Beneath the frothy, nostalgic charm of Eternity, a new romcom set in the afterlife, is the most intense round of “Would You Rather” ever, Justine Toh argues.

Would you rather a beach or mountain holiday? Live in outer space or in the ocean deep?

“Would You Rather” is, hands-down, my favourite game to play with my kids – it’s loads of fun before it becomes, naturally, deeply stressful. That’s because the 11-year-old must always up the stakes: Would you rather I die, and everyone else live? Or everyone else live, and I die? Huh? Huh?

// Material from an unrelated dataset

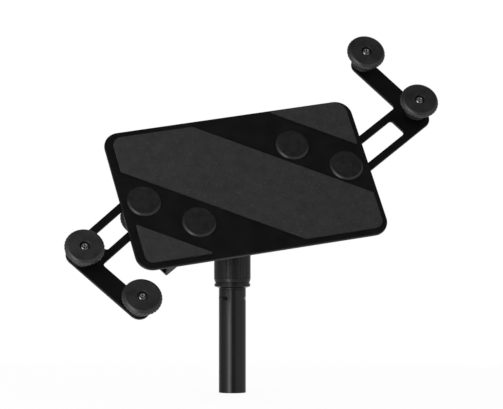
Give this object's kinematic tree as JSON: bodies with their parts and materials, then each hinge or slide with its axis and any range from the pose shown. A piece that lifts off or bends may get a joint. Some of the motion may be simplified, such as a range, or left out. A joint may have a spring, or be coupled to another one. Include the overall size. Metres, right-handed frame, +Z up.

On the surface, new film Eternity, starring Elizabeth Olsen, Miles Teller, and Callum Turner, is a frothy, nostalgic affair: a love triangle between three gorgeous people set in the afterlife. But beneath the film’s old-world charm lurks the most intense round of “Would You Rather” ever.

I should’ve seen it coming. As the film begins, we find Joan and Luke, an old married couple, bickering about their differing dream holiday destinations on the way to their grandchild’s gender reveal party. Larry loves the beach; Joan prefers the mountains. It’s clear what they would (individually) rather.

But then Larry unexpectedly carks it at the party. He dies, only to wake up in the afterlife as his younger self (Miles Teller) aboard a train heading to the Junction – a cross between a giant hotel, travel expo, and train station – where he has a week to choose where to spend eternity. Heaven, in the film, is your happiest self in either your favourite destination, ideal state, or chosen existence – forever. Naturally, Larry has his heart set on Beach World.

Here’s where “Would You Rather: Eternity Edition” kicks in. Where would you rather spend forever? In the film, there’s an eternity to suit everyone’s taste – to the point that it doesn’t matter whether God exists, one character says, because you’ll be too busy enjoying yourself to notice.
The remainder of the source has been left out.